When we lift weights, we want to know if our workouts are effective. One measurement we look to is soreness. But is soreness as indication of an effective workout? Does it mean we haven’t properly recovered? Perhaps the answer lies somewhere in the middle.
Soreness as a Helpful Tool
Soreness can be a measure of an effective workout, because it can indicate if someone used the appropriate muscles. Let’s take an example of someone bench pressing and doing push-ups. If his chest and triceps are sore the next day, he knows he used those muscles in the exercises like he should have. If his lower back is sore, he did something incorrectly and used his lower back in the movements.
Soreness Should Decrease Over Time
But what if his chest or triceps weren’t sore after the workout? Was his training ineffective? Not necessarily. If he’d done enough bench presses and push-ups during his life, he may not be very sore. Soreness will be much more prevalent when you first start training. This is expected and is a completely normal part of the process. As time goes on and you train more and more, you will get less sore overtime.
Lifters might not get very sore for several reasons, and one main cause is adaptation. The more often you train, the more adapted your body will be to the workload, and you will experience less soreness.
If someone isn’t accustomed to working out, or isn’t used to the volume of a training session, there will be soreness. This doesn’t necessarily mean you aren’t recovered. If you are mildly sore, you can still give 100% effort and be at your top strength.

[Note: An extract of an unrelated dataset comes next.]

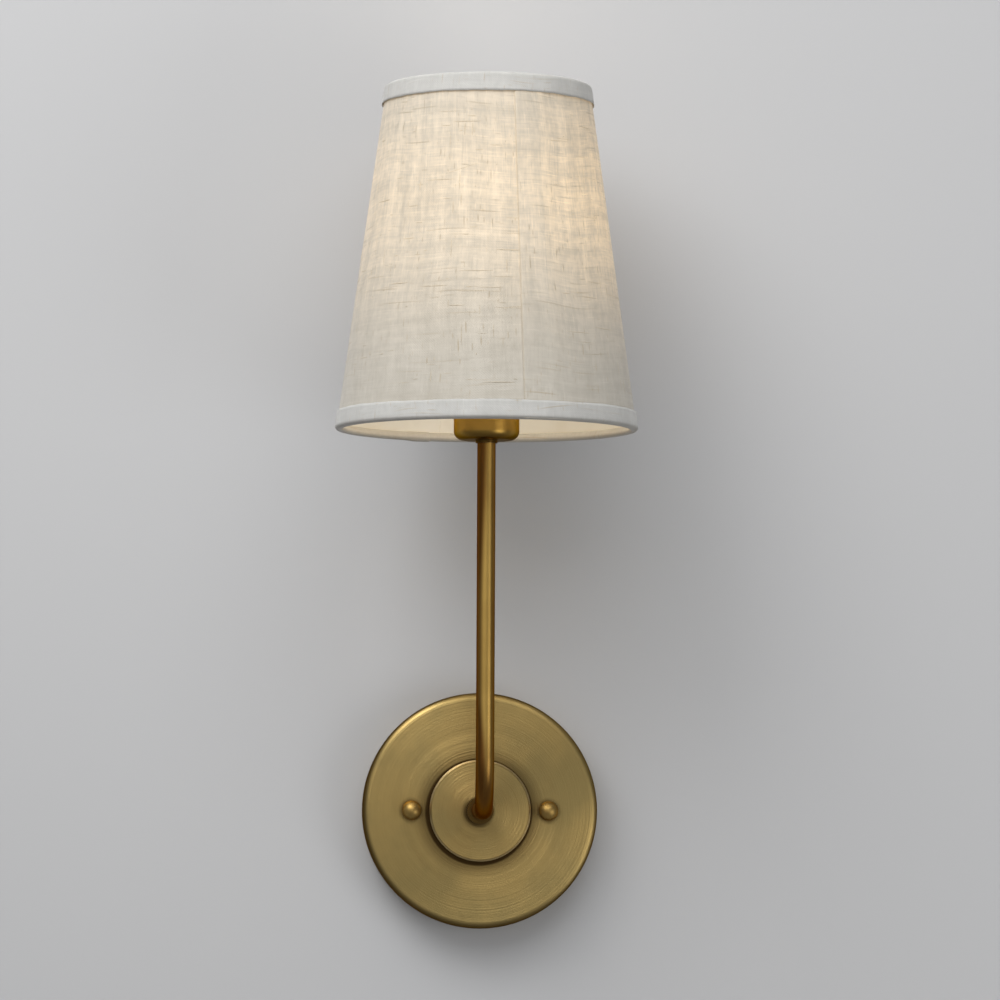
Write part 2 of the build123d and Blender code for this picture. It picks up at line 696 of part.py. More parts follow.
def make_trim(edge, inward, ring_radius):
    """Tape folded over one edge of the shade and round its ring wire.

    edge is the height of the shade's edge and inward is +1 when the shade rises from it.
    """
    fold = edge + inward * TRIM_THICKNESS
    band = edge + inward * TRIM_WIDTH
    wire_end = fold + inward * (RING_WIRE_DIAMETER - SPOKE_WELD / 2 - TRIM_SPOKE_CLEARANCE)
    wire_inner = ring_radius - RING_WIRE_DIAMETER / 2
    outline = [
        (shade_radius(edge), edge),
        (shade_radius(band), band),
        (shade_radius(band) - TRIM_THICKNESS, band),
        (shade_radius(fold) - TRIM_THICKNESS, fold),
        (wire_inner, fold),
        (wire_inner, wire_end),
        (wire_inner - TRIM_THICKNESS, wire_end),
        (wire_inner - TRIM_THICKNESS, edge),
    ]
    return on_lamp_axis(turned(outline))


# ------------------------------------------------------------- lamp
def neck_slope():
    """Slope of the lamp's neck, the line from the neck's top that is tangent to the dome."""
    neck = LAMP_NECK_DIAMETER / 2
    rise = lamp_centre - (base_top + LAMP_NECK_HEIGHT)
    reach = math.hypot(neck, rise)
    return math.asin(lamp_radius / reach) - math.atan2(neck, rise)


def lamp_radius_at(height):
    """Outer radius of the lamp's neck at a height below the tangent point."""
    return LAMP_NECK_DIAMETER / 2 + (height - base_top - LAMP_NECK_HEIGHT) * math.tan(neck_slope())


def make_tip_contact():
    radius = LAMP_TIP_DIAMETER / 2
    top = lamp_tip + LAMP_TIP_HEIGHT
    outline = [(0, lamp_tip), (LAMP_TIP_FLAT_DIAMETER / 2, lamp_tip), (radius, top), (0, top)]
    return on_lamp_axis(turned(outline))


def make_insulator():
    bottom = lamp_tip + LAMP_TIP_HEIGHT
    edge = LAMP_THREAD_ROOT / 2 - LAMP_BASE_SHEET
    outline = [(0, bottom), (LAMP_TIP_DIAMETER / 2, bottom), (edge, base_bottom), (0, base_bottom)]
    return on_lamp_axis(turned(outline))


def make_base_shell():
    """Rolled screw shell, its thread drawn as closed ridges at the thread's pitch."""
    crest = LAMP_THREAD_CREST / 2
    root = LAMP_THREAD_ROOT / 2
    inner = root - LAMP_BASE_SHEET
    outline = [(inner, base_bottom), (root, base_bottom)]
    for turn in range(LAMP_THREAD_TURNS):
        low = base_bottom + turn * LAMP_THREAD_PITCH
        outline += [
            (crest, low + (LAMP_THREAD_PITCH - LAMP_CREST_WIDTH) / 2),
            (crest, low + (LAMP_THREAD_PITCH + LAMP_CREST_WIDTH) / 2),
            (root, low + LAMP_THREAD_PITCH),
        ]
    outline += [(root, base_top), (inner, base_top)]
    return on_lamp_axis(turned(outline))


def make_lamp_housing():
    neck_top = base_top + LAMP_NECK_HEIGHT
    neck = LAMP_NECK_DIAMETER / 2
    outline = [
        (neck - LAMP_WALL, base_top),
        (neck, base_top),
        (neck, neck_top),
        (lamp_radius_at(lamp_split), lamp_split),
        (lamp_radius_at(lamp_split) - LAMP_WALL, lamp_split),
        (neck - LAMP_WALL, neck_top),
    ]
    return on_lamp_axis(turned(outline))


def make_lamp_dome():
    """Frosted dome: the neck's slope carried on to a ball, as one thin wall."""
    slope = neck_slope()

    def solid_of(radius):
        tangent = (radius * math.cos(slope), lamp_centre - radius * math.sin(slope))
        foot = (tangent[0] - (tangent[1] - lamp_split) * math.tan(slope), lamp_split)
        side = Line(foot, tangent)
        crown = RadiusArc(tangent, (0, lamp_centre + radius), -radius)
        axis = Line((0, lamp_centre + radius), (0, lamp_split))
        base = Line((0, lamp_split), foot)
        return revolve(Plane.XZ * make_face(Wire([side, crown, axis, base])), Axis.Z)

    return on_lamp_axis(solid_of(lamp_radius) - solid_of(lamp_radius - LAMP_WALL))


def led_board_radius():
    return lamp_radius_at(lamp_split - LED_BOARD_SHEET) - LAMP_WALL - LED_BOARD_CLEARANCE


def make_led_board():
    return on_lamp_axis(ring(0, led_board_radius(), lamp_split - LED_BOARD_SHEET, lamp_split))


def make_led_chips():
    chip = Box(LED_SIZE, LED_SIZE, LED_HEIGHT, align=(Align.CENTER, Align.CENTER, Align.MIN))
    chips = []
    for place in PolarLocations(LED_CIRCLE_DIAMETER / 2, LED_COUNT):
        chips.append(on_lamp_axis(Pos(0, 0, lamp_split) * place * chip))
    return chips


def make_driver_board():
    board = Box(DRIVER_WIDTH, DRIVER_SHEET, DRIVER_HEIGHT, align=(Align.CENTER, Align.CENTER, Align.MAX))
    return on_lamp_axis(Pos(0, 0, lamp_split - LED_BOARD_SHEET) * board)


def main():
    os.makedirs("parts", exist_ok=True)
    pieces = {
        "backplate": make_backplate(),
        "centre_disc": make_centre_disc(),
        "arm_root_collar": make_root_collar(),
        "arm_tube": make_arm_tube(),
        "arm_lock_washer": make_lock_washer(),
        "arm_lock_nut": make_lock_nut(),
        "ground_lug": make_ground_lug(),
        "lead_bushing": make_lead_bushing(),
        "crossbar": make_crossbar(),
        "mounting_studs": Compound(make_mounting_studs()),
        "stud_nuts": Compound(make_stud_nuts()),
        "ball_knob_left": make_ball_knob(-1),
        "ball_knob_right": make_ball_knob(1),
        "ground_screw": make_ground_screw(),
        "ground_lead": make_ground_lead(),
        "live_lead": make_mains_lead(1),
        "neutral_lead": make_mains_lead(-1),
        "wire_connectors": Compound(make_wire_connectors()),
        "neck_collar": make_neck_collar(),
        "socket_cup": make_socket_cup(),
        "cup_nut": make_cup_nut(),
        "socket_cap": make_socket_cap(),
        "socket_shell": make_socket_shell(),
        "socket_insert": make_socket_insert(),
        "screw_shell": make_screw_shell(),
        "centre_contact": make_centre_contact(),
        "terminal_screws": Compound(make_terminal_screws()),
        "shade_ring_nut": make_shade_ring_nut(),
        "fitter_ring": make_fitter_ring(),
        "shade_spokes": Compound(make_shade_spokes()),
        "bottom_ring_wire": make_ring_wire(bottom_ring_radius, bottom_ring_z),
        "top_ring_wire": make_ring_wire(top_ring_radius, top_ring_z),
        "linen_cover": skin_between(TRIM_THICKNESS, LINEN_THICKNESS),
        "shade_liner": skin_between(TRIM_THICKNESS + LINEN_THICKNESS, LINER_THICKNESS),
        "bottom_trim": make_trim(SHADE_BOTTOM_Z, 1, bottom_ring_radius),
        "top_trim": make_trim(shade_top, -1, top_ring_radius),
        "bulb_tip_contact": make_tip_contact(),
        "bulb_insulator": make_insulator(),
        "bulb_base_shell": make_base_shell(),
        "bulb_housing": make_lamp_housing(),
        "bulb_driver_board": make_driver_board(),
        "bulb_led_board": make_led_board(),
        "bulb_led_chips": Compound(make_led_chips()),
        "bulb_dome": make_lamp_dome(),
    }
    for node, shape in pieces.items():
        save(shape, node)
    print(len(pieces), "pieces written")


main()
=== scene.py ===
# %% [markdown]
# # A wall light with a linen shade
# The light hangs on a wall: a round brass backplate, a bent tube that stands up from it, and a
# linen shade round a lit lamp. The metal and plastic pieces arrive as fixed solids. This script
# gives each of them its finish, and makes the cloth, the folded tapes and the inner skin of the
# shade as meshes of their own. Everything is in metres: X right, Y into the wall, Z up.

# %% Load the fixed frame
import math
import bpy
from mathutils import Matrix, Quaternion, Vector


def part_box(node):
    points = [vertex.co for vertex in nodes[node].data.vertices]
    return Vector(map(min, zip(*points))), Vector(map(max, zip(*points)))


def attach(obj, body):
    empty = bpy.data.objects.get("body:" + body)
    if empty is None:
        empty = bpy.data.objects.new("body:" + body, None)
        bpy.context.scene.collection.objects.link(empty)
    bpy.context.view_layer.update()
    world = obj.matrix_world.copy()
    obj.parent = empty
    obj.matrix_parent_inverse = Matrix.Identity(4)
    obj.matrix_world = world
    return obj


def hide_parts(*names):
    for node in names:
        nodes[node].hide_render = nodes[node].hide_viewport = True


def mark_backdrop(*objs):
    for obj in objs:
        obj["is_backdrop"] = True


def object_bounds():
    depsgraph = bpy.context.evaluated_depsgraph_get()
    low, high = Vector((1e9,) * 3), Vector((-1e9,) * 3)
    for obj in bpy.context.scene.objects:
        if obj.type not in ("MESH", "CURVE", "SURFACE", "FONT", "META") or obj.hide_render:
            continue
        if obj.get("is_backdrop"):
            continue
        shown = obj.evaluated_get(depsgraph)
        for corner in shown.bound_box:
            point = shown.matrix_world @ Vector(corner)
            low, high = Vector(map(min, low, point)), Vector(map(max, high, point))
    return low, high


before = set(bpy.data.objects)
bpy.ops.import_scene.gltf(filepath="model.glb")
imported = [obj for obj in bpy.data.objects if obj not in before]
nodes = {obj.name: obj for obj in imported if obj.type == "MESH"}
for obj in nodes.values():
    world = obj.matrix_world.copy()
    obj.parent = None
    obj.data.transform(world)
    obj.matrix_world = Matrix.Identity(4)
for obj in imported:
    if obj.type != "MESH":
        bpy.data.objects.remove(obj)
solid_box = [list(corner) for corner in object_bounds()]
MM = 0.001

# %% [markdown]
# ## Camera
# The photograph was taken with a long lens from a little below and a hair to the left of the
# light, so the camera is placed by a distance and two angles round a point between the shade
# and the backplate. A small roll leans the whole picture, as a camera held by hand does.

# %% Camera
CAMERA_AIM = Vector((8.3, -59.8, 157.2)) * MM
CAMERA_DISTANCE = 2.40
CAMERA_AZIMUTH = math.radians(-2.05)
CAMERA_ELEVATION = math.radians(-3.81)
CAMERA_ROLL = math.radians(0.26)
CAMERA_LENS_MM = 170.4
SENSOR_MM = 36.0

camera_data = bpy.data.cameras.new("camera")
camera = bpy.data.objects.new("camera", camera_data)
bpy.context.scene.collection.objects.link(camera)
bpy.context.scene.camera = camera
camera_data.lens = CAMERA_LENS_MM
camera_data.sensor_width = SENSOR_MM
back = Vector((
    math.sin(CAMERA_AZIMUTH) * math.cos(CAMERA_ELEVATION),
    -math.cos(CAMERA_AZIMUTH) * math.cos(CAMERA_ELEVATION),
    math.sin(CAMERA_ELEVATION),
))
camera.location = CAMERA_AIM + back * CAMERA_DISTANCE
camera.rotation_mode = "QUATERNION"
camera.rotation_quaternion = (-back).to_track_quat("-Z", "Y") @ Quaternion((0, 0, 1), CAMERA_ROLL)
print("camera at", [round(value, 3) for value in camera.location])

# %% [markdown]
# ## A small language for node trees
# A finish or a shape that varies needs arithmetic on sockets. Wiring Math nodes by hand is slow
# to read, so one class wraps a socket and answers +, -, *, / and ** with a new Math node. A
# second class wraps a tree and adds any other node from its type, its settings and its inputs.
# The same two classes serve material trees and Geometry Nodes trees.


# %% Sockets that do arithmetic
class Number:
    """One output socket; arithmetic on it adds Math nodes to its tree."""

    def __init__(self, graph, socket):
        self.graph = graph
        self.socket = socket

    def math(self, operation, *values):
        inputs = dict(enumerate((self, *values)))
        return self.graph.node("ShaderNodeMath", {"operation": operation}, inputs)

    def __add__(self, other):
        return self.math("ADD", other)

    def __sub__(self, other):
        return self.math("SUBTRACT", other)

    def __mul__(self, other):
        return self.math("MULTIPLY", other)

    def __truediv__(self, other):
        return self.math("DIVIDE", other)

    def __pow__(self, other):
        return self.math("POWER", other)

    def __rsub__(self, other):
        return self.graph.node("ShaderNodeMath", {"operation": "SUBTRACT"}, {0: other, 1: self})

    def __rtruediv__(self, other):
        return self.graph.node("ShaderNodeMath", {"operation": "DIVIDE"}, {0: other, 1: self})

    __radd__ = __add__
    __rmul__ = __mul__

    def step(self, low, high, start=0.0, end=1.0):
        """Smooth change from start to end as this value goes from low to high."""
        settings = {"interpolation_type": "SMOOTHSTEP"}
        inputs = {"Value": self, "From Min": low, "From Max": high, "To Min": start, "To Max": end}
        return self.graph.node("ShaderNodeMapRange", settings, inputs)

    def spread(self):
        """Noise stretched to run from 0 to 1: it seldom leaves 0.3 to 0.7 by itself."""
        return self.step(0.3, 0.7)

    def sine(self):
        return self.math("SINE")

    def cosine(self):
        return self.math("COSINE")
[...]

But experiencing an extreme and almost crippling soreness can be negative. It can decrease intensity and effort in the gym. It can also lead to injury if you rely on other muscles instead of the sore ones that are intended for the workout. This is why the less soreness you experiences over time, the better. Contrary to popular belief, adapting to a workout is a good thing. Less soreness allows you to push harder and train more, and this will lead to better gains.
Keeping Soreness at Bay
Since adaptation is a main cause for decreased soreness, the solution is to increase your workout frequency. Instead of training a muscle group or movement only once a week, increase the frequency to two or three times a week. Keep the volume low on each day, and you can increase it over time. Ever hear people constantly boast about training their legs so intensely they can barely walk for the next week? This shouldn’t be a common occurrence for seasoned gym goers. Hard training will make you sore and it can be a nice reminder of the effort you put in, but it shouldn’t leave you feeling crippled if you’ve been training consistently for a period of time.
If you push hard enough in the gym, you are going to feel the effects of training. Soreness is part of the package, but the key is to prevent it from becoming overpowering. Training shouldn’t inhibit your movement. It should improve it.